In 2005 writer Tong Hua released an online novel called Scarlet Heart. It tells the story of a young woman who travels back in time to the Qing Dynasty. The heroine finds herself trapped in the body of the young daughter of a Manchu aristocrat and strikes up an unlikely romance with one of the sons of the Kangxi emperor.
The novel proved popular and in 2011, that savvy purveyor of pop-culture Hunan Satellite TV adapted it into a television drama. It went on to become the most popular series of the year, inspiring a crop of time-travel shows (like Gong, see WiC98). Eventually they annoyed the censors, who banned them.
Three years after the first success of Scarlet Heart, Tong wrote another story but this time without the time-travel element. It too has been turned into a TV drama. Perfect Couple tells the tale of Jin Yuanba, the only son of an aristocratic family in the Ming Dynasty. He is told to marry a young woman called Jiang Xiaoxuan from another prestigious family. She is secretly in love with another man, so in order to escape from marriage Jiang persuades her friend, the odd but beautiful Yu Qilin to step in as the replacement bride.
Perfect Couple concluded its TV run last week. But the best measure of its success is online, where it has accumulated more than 1.5 billion views, says 21CN Business Herald. It seems to have struck a chord with viewers largely because it is not the typical historical drama. Gone are the power struggles and the palace politics. “Why is Perfect Couple so popular? In summary, the story is engaging and light-hearted. It gives viewers plenty of laughter and joy.

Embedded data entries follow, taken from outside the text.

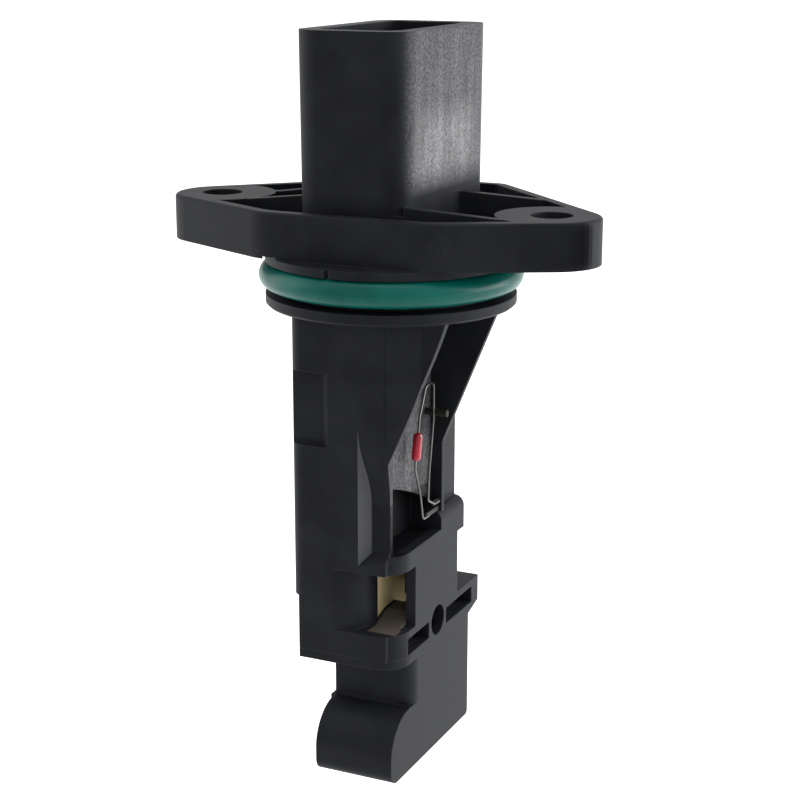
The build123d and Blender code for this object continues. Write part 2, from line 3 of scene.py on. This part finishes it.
import bpy
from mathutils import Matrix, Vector


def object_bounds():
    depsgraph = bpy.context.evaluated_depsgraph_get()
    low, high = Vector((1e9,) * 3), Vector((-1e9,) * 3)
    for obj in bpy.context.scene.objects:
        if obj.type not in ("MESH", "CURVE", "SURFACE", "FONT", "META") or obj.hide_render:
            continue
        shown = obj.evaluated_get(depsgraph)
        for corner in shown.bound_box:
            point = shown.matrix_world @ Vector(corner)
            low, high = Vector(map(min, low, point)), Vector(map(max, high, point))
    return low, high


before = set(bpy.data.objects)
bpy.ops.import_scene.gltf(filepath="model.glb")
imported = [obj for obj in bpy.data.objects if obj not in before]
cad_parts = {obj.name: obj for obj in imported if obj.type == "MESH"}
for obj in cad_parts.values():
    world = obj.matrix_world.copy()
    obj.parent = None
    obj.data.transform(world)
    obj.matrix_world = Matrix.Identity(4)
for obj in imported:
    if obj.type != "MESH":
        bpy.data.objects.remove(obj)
cad_low, cad_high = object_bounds()

bl_info = {
    "name": "Mass Airflow Sensor",
    "version": (1, 0, 0),
    "blender": (4, 5, 0),
    "location": "3D View > Sidebar > Airflow Sensor",
    "description": "Finishes a plug-in mass airflow sensor and lights it on a pale stage",
    "category": "Object",
}

MM = 0.001

# Ends of the tone ramp on the slow noise, which rarely leaves this range
TONE_LOW, TONE_HIGH = 0.3, 0.7

# Colours of the pale haze on the right side, partly fine dust and partly a painted sheen, and of
# the dust specks
DUST_AND_SHEEN_COLOUR = (0.62, 0.62, 0.63)
DUST_COLOUR = (0.035, 0.035, 0.037)

# A normal straight to the front, and the Y parts of a normal between which it takes over
FRONT_NORMAL = (0.0, -1.0, 0.0)
FRONT_STARTS, FRONT_FULL = -0.3, -0.55

# The Mix node's first, second and result sockets, which share their names between data types
MIX_SOCKETS = {"VECTOR": (4, 5, 1), "RGBA": (6, 7, 2)}


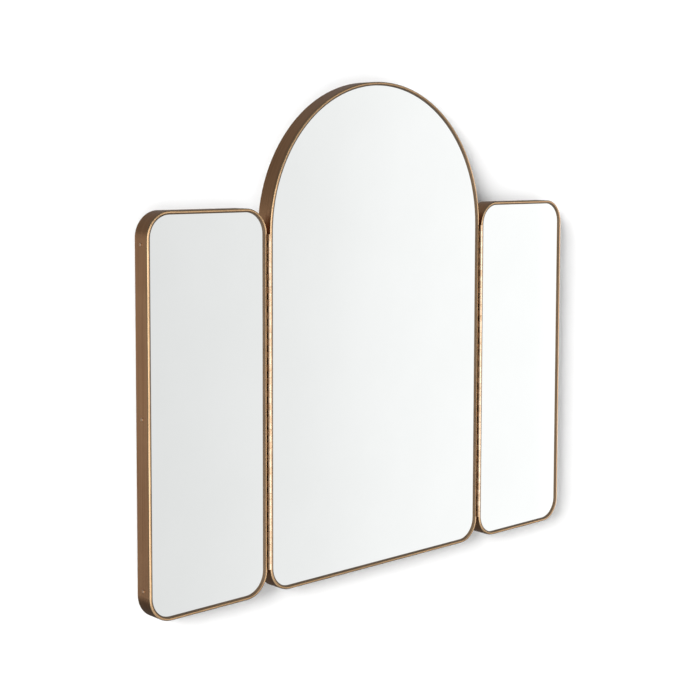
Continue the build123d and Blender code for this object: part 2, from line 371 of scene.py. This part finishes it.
upright_ply = make_plywood("plywood_upright", True)
level_ply = make_plywood("plywood_level", False)
for panel in ("centre", "left_wing", "right_wing"):
    give(upright_ply, f"{panel}_left_stile", f"{panel}_right_stile")
    give(level_ply, f"{panel}_bottom_rail")
give(level_ply, "left_wing_top_rail", "right_wing_top_rail")
give(level_ply, "centre_hanging_rail", "centre_arch_batten")


# ---- Bumpers ------------------------------------------------------------------------------
# Soft dark rubber dots, stuck to the battens, hold the panels just clear of the wall.
# Some dust clings to them.
rubber_dark = (0.045, 0.045, 0.048)
rubber_dusty = (0.10, 0.10, 0.098)
dust_spread = 260.0
dust_height = 0.0002

work = new_finish("soft_rubber")
spot, _, _, _ = work.place()
dust = work.grain(spot, dust_spread, 4.0)
rubber = work.coat(
    Base_Color=work.tint(work.rise(dust, 0.45, 0.75), rubber_dark, rubber_dusty),
    Roughness=0.55 + 0.25 * dust,
    Normal=work.relief(dust, dust_height),
)
give(rubber, "centre_bumpers", "left_wing_bumpers", "right_wing_bumpers")


# ---- Screws in the bands --------------------------------------------------------------------
# Small pan-head steel screws go through the side walls into the battens. They are plated
# in bronze like the bands, and their colour is painted paler than the bands' as a painted
# highlight, paler still in random spots.
# Painted highlight: both screw colours are kept paler than the bands' plating.
screw_deep = (0.72, 0.50, 0.33)
screw_highlight_pale = (0.95, 0.74, 0.54)
wear_spread = 900.0
wear_height = 0.00006

work = new_finish("bronze_plated_screw")
spot, _, _, _ = work.place()
wear_and_highlight = work.grain(spot, wear_spread, 4.0)
screw_bronze = work.coat(
    Base_Color=work.tint(work.rise(wear_and_highlight, 0.3, 0.7), screw_deep, screw_highlight_pale),
    Metallic=1.0,
    Roughness=0.22 + 0.2 * wear_and_highlight,
    Normal=work.relief(wear_and_highlight, wear_height),
)
for panel in ("centre", "left_wing", "right_wing"):
    give(screw_bronze, f"{panel}_frame_screws")


# ---- Continuous hinges ------------------------------------------------------------------------
# Rolled brass strip: two leaves with 52 knuckles between them, screwed inside the gap
# between two panels. The knuckles' front is left bright, and all brass deeper in the gap is
# painted dark as painted shade; the centre leaf's brass is painted lighter than the wing leaf's
# as painted light.
brass_deep = (0.40, 0.26, 0.15)
brass_bright = (0.62, 0.47, 0.335)
brass_painted_shade = (0.10, 0.042, 0.018)
# Painted light: both leaves are the same brass, but the centre leaf's is painted lighter than
# the wing leaf's.
centre_leaf_painted_light = 0.33
wing_leaf_painted_light = 0.26
lit_depth = 0.0030  # behind the front of the knuckles; anything deeper is painted shade
painted_shade_fade = 0.0008
drawn_spread = (1800.0, 12.0)  # per metre, across the strip and along it
tarnish_spread = 40.0
drawn_height = 0.00008
painted_shade_line = part_box("left_hinge_centre_leaf")[0].y + lit_depth


def make_brass(name, painted_light):
    work = new_finish(name)
    spot, x, y, z = work.place()
    wide, long = drawn_spread
    drawn = work.grain(work.vector(x * wide, y * wide, z * long), 1.0, 2.0)
    tarnish = work.grain(spot, tarnish_spread, 4.0)
    # A larger painted light value shifts the tone towards the bright brass: painted light.
    tone = work.rise(drawn * 0.4 + tarnish * 0.6, 0.62 - painted_light, 0.90 - painted_light)
    # Painted shade: brass deeper than the knuckles' front is darkened, standing in for the shade
    # in the gap between the panels.
    shaded = work.rise(y, painted_shade_line, painted_shade_line + painted_shade_fade)
    clean = work.tint(tone, brass_deep, brass_bright)
    return work.coat(
        Base_Color=work.tint(shaded * 0.85, clean, brass_painted_shade),
        Metallic=1.0,
        Roughness=0.2 + 0.16 * tarnish,
        Normal=work.relief(drawn, drawn_height),
    )


centre_brass = make_brass("rolled_brass_centre", centre_leaf_painted_light)
wing_brass = make_brass("rolled_brass_wing", wing_leaf_painted_light)
for side in ("left", "right"):
    give(centre_brass, f"{side}_hinge_centre_leaf", f"{side}_hinge_centre_screws")
    give(wing_brass, f"{side}_hinge_wing_leaf", f"{side}_hinge_wing_screws")


# ---- Hinge pins ---------------------------------------------------------------------------
# Each hinge turns on one straight steel wire that runs its full length. The die it was
# drawn through leaves long fine marks.
wire_dark = (0.42, 0.40, 0.37)
wire_light = (0.68, 0.66, 0.62)
mark_spread = (3000.0, 20.0)  # per metre, across the wire and along it
mark_height = 0.00004

work = new_finish("drawn_wire")
_, x, y, z = work.place()
wide, long = mark_spread
marks = work.grain(work.vector(x * wide, y * wide, z * long), 1.0, 2.0)
wire = work.coat(
    Base_Color=work.tint(marks, wire_dark, wire_light),
    Metallic=1.0,
    Roughness=0.25 + 0.2 * marks,
    Normal=work.relief(marks, mark_height),
)
give(wire, "left_hinge_pin", "right_hinge_pin")


# ---- Keyhole plates -----------------------------------------------------------------------
# Two pressed steel plates on the hanging rail, zinc plated, with countersunk screws. The
# plating shows faint crystals under a slight smear.
zinc_dark = (0.46, 0.48, 0.50)
zinc_light = (0.74, 0.76, 0.78)
crystals_per_metre = 260.0
smear_spread = 700.0
smear_height = 0.00005

work = new_finish("zinc_plate")
spot, _, _, _ = work.place()
sockets = {"Vector": spot, "Scale": crystals_per_metre}
crystals = work.add("ShaderNodeTexVoronoi", {}, sockets, "Color")
shade = work.add("ShaderNodeSeparateColor", {}, {0: crystals}, "Red")
smear = work.grain(spot, smear_spread)
zinc = work.coat(
    Base_Color=work.tint(shade * 0.6 + smear * 0.4, zinc_dark, zinc_light),
    Metallic=1.0,
    Roughness=0.26 + 0.16 * shade + 0.08 * smear,
    Normal=work.relief(smear, smear_height),
)
give(zinc, "left_keyhole_plate", "right_keyhole_plate", "keyhole_plate_screws")


# ---- Room: wall and floor -------------------------------------------------------------------
# A white painted wall that the mirror hangs on and a pale floor a metre and a half below
# it. Each shows from its room side only, so the back can be looked at as well, and the
# wall lets light through to the back.
floor_level = -1.48
room_reach = 23.0
wall_white = (0.90, 0.90, 0.90)
wall_shade = (0.885, 0.885, 0.885)
floor_pale = (0.82, 0.815, 0.81)
floor_shade = (0.79, 0.785, 0.78)
mottle_spread = 1.5


def make_paint(name, colour, shade):
    work = new_finish(name)
    spot, _, _, _ = work.place()
    mottle = work.grain(spot, mottle_spread, 2.0)
    paint = work.add("ShaderNodeBsdfPrincipled", {}, {
        "Base Color": work.tint(mottle, shade, colour),
        "Roughness": 1.0,
        "Specular IOR Level": 0.0,
    })
    clear = work.add("ShaderNodeBsdfTransparent")
    away = work.add("ShaderNodeNewGeometry", output="Backfacing")
    surface = work.add("ShaderNodeMixShader", {}, {0: away, 1: paint, 2: clear})
    work.add("ShaderNodeOutputMaterial", {}, {"Surface": surface})
    return work.owner


def make_sheet(name, corners, faces, material):
    """A stage piece from its corners and faces, kept out of every reflection."""
    mesh = bpy.data.meshes.new(name)
    mesh.from_pydata(corners, [], faces)
    mesh.materials.append(material)
    sheet = bpy.data.objects.new(name, mesh)
    sheet.visible_glossy = False
    bpy.context.scene.collection.objects.link(sheet)
    return sheet


wall_corners = [
    (-room_reach, 0, floor_level), (room_reach, 0, floor_level),
    (room_reach, 0, room_reach), (-room_reach, 0, room_reach),
]
floor_corners = [
    (-room_reach, -room_reach, floor_level), (room_reach, -room_reach, floor_level),
    (room_reach, room_reach, floor_level), (-room_reach, room_reach, floor_level),
]
whole = [(0, 1, 2, 3)]
wall = make_sheet("wall", wall_corners, whole, make_paint("wall_paint", wall_white, wall_shade))
wall.visible_diffuse = False
wall.visible_shadow = False
make_sheet("floor", floor_corners, whole, make_paint("floor_paint", floor_pale, floor_shade))


# ---- Cloths -------------------------------------------------------------------------------
# White cloths hung all round the studio, far off. One set is only the pale background,
# and the other lights the wall evenly from the front.
cloth_reach = 24.0
background_glow = 0.92
lighting_glow = 0.36


def hang_cloth(name, glow):
    work = new_finish(name)
    lit = work.add("ShaderNodeEmission", {}, {"Color": (1.0, 1.0, 1.0), "Strength": glow})
    work.add("ShaderNodeOutputMaterial", {}, {"Surface": lit})
    work.owner.cycles.emission_sampling = "NONE"
    ends = (-cloth_reach, cloth_reach)
    corners = [(x, y, z) for x in ends for y in ends for z in ends]
    sides = [(0, 1, 3, 2), (4, 6, 7, 5), (0, 4, 5, 1), (2, 3, 7, 6), (0, 2, 6, 4), (1, 5, 7, 3)]
    cloth = make_sheet(name, corners, sides, work.owner)
    cloth.visible_shadow = False
    return cloth


hang_cloth("background_cloth", background_glow).visible_diffuse = False
hang_cloth("lighting_cloth", lighting_glow).visible_camera = False


# ---- Lamps --------------------------------------------------------------------------------
# Soft daylight rakes across the wall from the left and a little above, which lays the
# shadows to the right and below, and a panel behind lights the back of the mirror.
daylight_from = (-2.7, -0.9, 1.0)
daylight_strength = 7.9
daylight_softness = math.radians(31)
panel_from = (1.2, 3.0, 1.8)
panel_width = 2.0
panel_watts = 60

daylight = bpy.data.lights.new("daylight", "SUN")
daylight.energy = daylight_strength
daylight.angle = daylight_softness
back_panel = bpy.data.lights.new("back_panel", "AREA")
back_panel.shape = "SQUARE"
back_panel.size = panel_width
back_panel.energy = panel_watts
for lamp, place in ((daylight, daylight_from), (back_panel, panel_from)):
    light = bpy.data.objects.new(lamp.name, lamp)
    light.location = place
    light.rotation_euler = (-Vector(place)).to_track_quat("-Z", "Y").to_euler()
    light.visible_camera = False
    light.visible_glossy = False
    bpy.context.scene.collection.objects.link(light)


# ---- Air ----------------------------------------------------------------------------------
# What the metal and the glass see round them: a bright band at eye height that grows from
# the front to a tall white panel on the right, dim air above it, and below it a floor
# that is pale in front and dark at the sides.
band_middle = -0.12
band_edge = (0.19, 0.30)  # it fades out between these, up and down from its middle
floor_fade = 0.1
dim_air = 0.2
off_wall = 0.03  # the share that reaches the wall by way of the metal
brightest = 5.0
# Light by bearing, which goes once round from the wall by way of the left, the front
# at a half, and the right.
band_turns = [
    (0.0, 0.28), (0.10, 0.40), (0.19, 0.34), (0.28, 0.45), (0.40, 0.60), (0.435, 3.4),
    (0.565, 3.6), (0.585, 1.0), (0.592, 0.745), (0.6164, 0.87), (0.624, 0.945),
    (0.642, 1.03), (0.655, 1.5), (0.675, 2.8), (0.78, 2.8), (0.82, 0.3), (1.0, 0.28),
]
floor_turns = [
    (0.0, 0.10), (0.22, 0.12), (0.34, 0.75), (0.575, 0.80), (0.615, 0.12), (1.0, 0.10),
]

work = Finish(bpy.data.worlds.new("studio"))
bpy.context.scene.world = work.owner
work.owner.cycles_visibility.camera = False
work.owner.cycles_visibility.diffuse = False
bearing = work.add("ShaderNodeTexCoord", output="Generated")
gaze = work.add("ShaderNodeSeparateXYZ", {}, {0: bearing})
height = gaze.tap("Z")
sideways, forwards = gaze.tap("X"), 0 - gaze.tap("Y")
turn = work.add("ShaderNodeMath", {"operation": "ARCTAN2"}, {0: sideways, 1: forwards})


def light_round(turns):
    stops = [(place, (light / brightest,) * 3) for place, light in turns]
    ring = work.add("ShaderNodeValToRGB", {"stops": stops}, {0: turn / math.tau + 0.5})
    return work.add("ShaderNodeSeparateColor", {}, {0: ring}, "Red") * brightest


above = work.rise(height, band_middle - floor_fade, band_middle)
floor_glow = light_round(floor_turns)
far_glow = floor_glow + (dim_air - floor_glow) * above
in_band = 1 - work.rise(abs(height - band_middle), *band_edge)
glow = far_glow + (light_round(band_turns) - far_glow) * in_band
bounced = work.add("ShaderNodeLightPath", output="Diffuse Depth").least(1)
strength = glow * (1 - (1 - off_wall) * bounced)
air = work.add("ShaderNodeBackground", {}, {"Color": (1.0, 1.0, 1.0), "Strength": strength})
work.add("ShaderNodeOutputWorld", {}, {"Surface": air})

The acting is outstanding. That explains why fans are already demanding a second season right after the first season wraps,” says Morning Express.
Still, the success of Perfect Couple was a surprise to many industry insiders. That’s because the consensus view was that audiences had tired of costume dramas, which have swamped broadcasting schedules over the past few years. As a result, satellite networks have redirected much of their energy to making sit-coms and more contemporary shows. Almost all of the recent series reviewed by WiC have been set in modern China.
Perhaps audiences have changed their minds again and are embracing the costume genre once more. In addition to Perfect Couple, a similar drama called The Palace: The Lost Daughter has also done well in the ratings.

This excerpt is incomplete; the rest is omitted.